Mr Galbally singles out in particular the work of his senior associate Kartya Gracer, who worked “tirelessly, virtually for three years non-stop”, but praises the focus of the whole of the legal team, including counsel Robert Richter QC, Ruth Shann and later Bret Walker SC. “There has been a lot of support within the whole law firm to ensure the Pell team were getting the resources they needed.”

Colleagues across the criminal law fraternity have also been generous in their encouragement over the years, he says. “They understand what the whole legal team is going through. They call you, text you, send emails and see you in court and wish you all the best.”

Aware that many in the community had a view on the matter, Mr Galbally says his rule was not to discuss the matter outside of the legal framework. If the matter was ever brought up in social situations, he says, “the trick was just not to respond. Everyone’s entitled to their opinion, but you just listen and say that you’re not in a position to discuss it.”

While mindful of the high profile of the case, he emphasises that all cases are equally important. “I think professionally you can never really put one case above another case because to every client their matter is critical to them, which is correct.”

The case did however firm up his view that while juries are an important institution, some cases, such as this one, warrant the consideration of a judge-alone trial. “The pervasive nature of social media provides new and unique challenges to juries that did not exist even a decade ago. The legal system now requires an option in certain circumstances for an accused to elect to have their matter heard by judge alone.”

Vivian Waller

When the High Court announced it had upheld Cardinal Pell’s appeal, it fell to Vivian Waller to communicate the response of Witness J, the complainant who had reported the case to Victoria Police. Dr Waller, whose firm Waller Legal is dedicated to litigating for survivors of institutional sexual abuse, took on Witness J on a pro bono basis after Pell was convicted in the County Court. 

As a solicitor, Dr Waller has plenty of experience in dealing with civil claims for institutional child sexual abuse. But in this instance, she says, her role was not to provide Witness J with legal advice about the criminal case, but to serve as his spokesperson and as a buffer shielding him and his family from invasive public scrutiny following the lifting of the suppression orders after the conviction.  

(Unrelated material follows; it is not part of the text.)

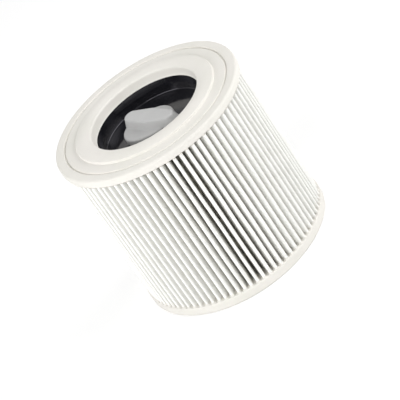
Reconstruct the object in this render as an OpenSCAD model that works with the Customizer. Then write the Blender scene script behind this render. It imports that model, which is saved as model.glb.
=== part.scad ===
// Pleated vacuum filter cartridge with a twist lock knob in its closed end.
// It stands on its open end, with the cartridge's axis along Z and the origin at the foot of that axis.

/* [Caps] */
// Outside diameter of both end caps
cap_d = 117; // [110:0.5:140]
// Thickness of the open end cap
base_t = 6; // [4:0.1:12]
// Opening of the open end cap
mouth_d = 67; // [50:0.5:69]
// Height of the closed end cap's skirt, up to its outer face
skirt_h = 4.6; // [4:0.1:10]
// Rise of the raised inner ring above the outer face
ring_rise = 1.6; // [1.4:0.1:4]
// Outside diameter of the raised inner ring
ring_d = 89; // [84:0.5:98]
// Extra rise at the middle of the raised ring
ring_crown = 0.4; // [0:0.1:1.5]
// Diameter of the narrow groove round the outer face
groove_d = 104.2; // [101:0.2:110]
// Width of the narrow groove
groove_w = 1.2; // [0.6:0.1:2]
// Depth of the narrow groove
groove_depth = 0.9; // [0.3:0.1:2]
// Round on the outer edges of the caps
edge_r = 1.4; // [0.6:0.1:2]
// Round on the edge of the raised ring
step_r = 0.9; // [0.4:0.1:1]
// Round where the raised ring turns down into the hole
lip_r = 1.3; // [0.5:0.1:2]
// How far the hole narrows from that round down to the bowl
hole_taper = 0.7; // [0.2:0.1:2]

/* [Pleats] */
// Length of the pleats between the caps
pleat_h = 95.6; // [50:0.2:200]
// Number of pleats
pleat_count = 86; // [40:1:90]
// Thickness of the filter paper
sheet_t = 0.6; // [0.4:0.05:0.8]
// Outside radius of the outer folds
fold_r = 1; // [0.85:0.05:1.1]
// Outside radius of the inner folds
inner_fold_r = 0.85; // [0.82:0.01:0.95]
// How far the outer folds stay inside the caps' edge
fold_inset = 0.6; // [0.2:0.1:3]
// Gap between the inner folds and the cage
pleat_gap = 0.3; // [0.1:0.1:2]

/* [Cage] */
// Wall of the lattice cage
cage_wall = 1.8; // [1.2:0.1:3]
// Gap between the cage and the bowl's wall
cage_gap = 0.6; // [0.2:0.1:1.5]
// Number of upright bars
cage_bars = 16; // [8:2:20]
// Width of an upright bar
bar_w = 3.8; // [2:0.1:5]
// Number of window rows
cage_rows = 7; // [3:1:9]
// Height of the hoops between the windows
hoop_h = 3.2; // [2:0.1:5]

/* [Bowl] */
// Inside diameter of the bowl at its rim
bowl_d = 66.4; // [62:0.2:68]
// How much the bowl narrows in diameter from rim to floor
bowl_taper = 1.4; // [0.4:0.1:3]
// Depth of the bowl
bowl_depth = 9.1; // [8:0.1:14]
// Wall of the bowl
bowl_wall = 1.6; // [1.2:0.1:2.4]
// Thickness of the bowl's floor
floor_t = 2.4; // [2:0.1:4]
// Thickness of the bowl's rim flange
flange_t = 1.2; // [0.8:0.1:2]
// How deep the flange lies in the closed end cap
flange_seat = 0.4; // [0.2:0.1:1]
// Length of the bearing boss under the floor
boss_h = 5.7; // [3:0.1:10]
// Wall of the bearing boss
boss_wall = 3.2; // [1.6:0.1:4]
// Number of ribs under the floor
rib_count = 6; // [3:1:10]
// Thickness of a rib
rib_t = 1.6; // [1:0.1:3]

/* [Knob] */
// Diameter of the round hub, and of the lobe beside it
hub_d = 26.8; // [22:0.2:30]
// Height of the hub
hub_h = 4.2; // [3:0.1:7]
// How far the lobe stands off the axis
lobe_shift = 5.4; // [2:0.1:8]
// Direction of the lobe at rest
lobe_angle = 162; // [0:1:360]
// Length of the grip bar
grip_l = 37.4; // [28:0.2:42]
// Width of the grip bar's top at its middle
grip_w = 12.8; // [9:0.1:16]
// Width of the grip bar's top at its ends
grip_end_w = 9; // [6:0.1:10]
// Height of the grip bar above the hub
grip_h = 4.6; // [3:0.1:8]
// Draft of the grip bar's sides
grip_draft = 1.4; // [0.4:0.1:2.5]
// Direction of the grip bar at rest
grip_angle = -55; // [-180:1:180]
// Round on the knob's edges
knob_edge = 1; // [0.4:0.1:1.5]
// Gap between the knob and what it turns over
knob_gap = 0.3; // [0.1:0.05:0.6]
// Turn of the knob from rest to its stop
turn_angle = 90; // [60:5:120]

/* [Spindle and key] */
// Diameter of the spindle
spindle_d = 12; // [10:0.2:14]
// Clearance round the spindle
spindle_gap = 0.3; // [0.1:0.05:0.5]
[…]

“It was important to Witness J that his identity was protected, particularly given the extremely high profile nature of the case.”

Part of her role was managing the hundreds of messages coming in to her firm about the case, in the form of emails, letters or messages left with reception, occasionally accompanied by gifts. “The overwhelming proportion were messages of goodwill and support, but there was also criticism and hate mail for both of us,” she says.

The other side of her role was to deal with a media hungry for information about the case and her client.

Following the County Court conviction, Dr Waller read out a statement by Witness J and made it clear that the media were not to contact her client directly. While she says it was reasonable for the media to have an interest in the case, the strategy to release a statement was so the media wouldn’t continue to pursue him for more public comment.

“I made it known I was looking after him so that journalists had somewhere to direct their inquiries, which meant they weren’t trying to track him down individually,” she says.

Dr Waller says that involved reminding reporters of their obligations under the Judicial Proceedings Reports Act in Australia, and that you cannot publish material that might identify a person who is, or who alleges to be, a victim of a sexual assault without their consent. 

“But I was going further by appealing to people’s better nature by asking them to respect Witness J’s wishes not to be contacted directly. It is not an easy thing to be a witness in a criminal case, having to give evidence about sexual offending, enduring cross-examination and attacks on your credibility – these are difficult things, especially in a high-profile case.”

On the whole the Australian media has been very respectful of Witness J’s privacy and wishes, she says. “There’s always a small element who are not willing to respect the parameters, ignoring requests not to approach Witness J at his home and work. But thankfully everyone has complied with the law and not revealed his identity.”

However, she is less complimentary about the more sensationalist and even “vitriolic” reporting of the case in some parts of the media, particularly when it involved attacks on the judiciary and the judicial process.

“Analysis and critique is one thing. But a lot of criticism of the judicial officers by some parts of the pro Pell media was quite disgraceful, and there were allegations in some quarters that there was some sort of orchestrated campaign to get Pell – which is completely without foundation.

“A lot of vitriol was poured into that space and the targets were not in a position to address criticism. It’s not as if Victoria Police, or the Office of Public Prosecutions, or individual magistrates or judges can freely address the public to dispel unwarranted attacks on the performance of their duties or the institutions of the legal system.”

She worries about the consequences of those kinds of attacks on the administration of justice. “While I understand that the administration of justice cannot involve some sort of rear guard engagement with public opinion, I do wonder whether something needs to be done to educate the public about due process and to defend and protect the judicial system and those people working within it.” 

Of the final acquittal, Witness J in his public statement said he accepted the verdict but would hate to think that one consequence of the acquittal would be to discourage survivors of sexual abuse from reporting it to the police. “That’s my concern as well,” Dr Waller says. “It is very important for survivors, if they can, to come forward and report to the police.”

Dr Waller continues to work on civil sexual abuse claims against institutions, including 260 against Catholic entities. Of those, 35 have been issued as Victorian Supreme Court proceedings, with many more to follow in the months ahead. That is unlikely to include Witness J, who has not instructed Dr Waller to commence civil litigation for compensation. “He is a gentle, thoughtful, insightful and wonderful person and it has been a matter of great importance to me that I have been able to look after him,” she says. “But I think our time of working together is at an end.”